Most of those collaborations happened during the 1960s, when Lee was the Editor in Chief at Marvel and differentiated the publisher from DC and other competitors in part by branding the Marvel bullpen as a fun group of over-the-top personalities that fans would love to get to know personally — so for years, the idea among fans was that the Lee-Kirby relationship was as close in person as it was represented in the letter columns. That was sometimes true, but it was a lot more complicated than that, according to various later accounts.
Nearly ever major character’s creation story at Marvel has an official house explanation — usually provided by Lee in the pages of some letter column or maybe an early interiew — and then at least one alternative interpretation. Since the pair worked together so regularly, Kirby — and, yes, his hardcore fans — had the most disagreements with Lee on just how things happened, and at times, who deserved what credit.

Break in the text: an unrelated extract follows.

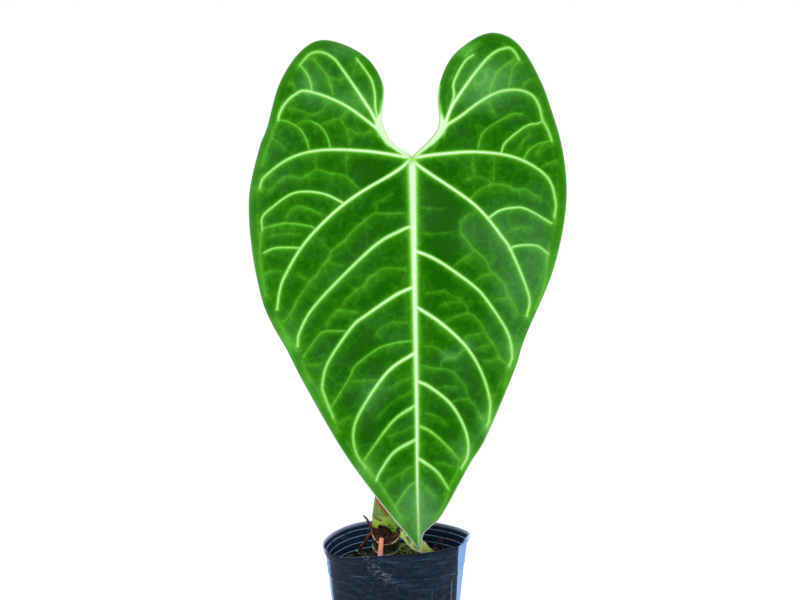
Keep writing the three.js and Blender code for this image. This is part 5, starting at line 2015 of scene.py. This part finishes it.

To Kirby fans, the fact that his post-Stan Lee career saw him head to DC and create dozens more memorable characters, while Lee moved to the business side and rarely created anything in the years after he worked with Kirby, helps to cement the notion that Kirby was the creative genius who got screwed on credit. Most impartial observers seem to suggest there’s some truth to that, but that it’s an oversimplification. Because these issues were not particularly well-explored by the media during Kirby’s lifetime, it’s not clear there will ever be a definitive clearing of the air on some of these issues — but according to Lee, Kirby’s last words were those of forgiveness and reconciliation.
Even if Lee had no idea what he was supposed to be being forgiven for.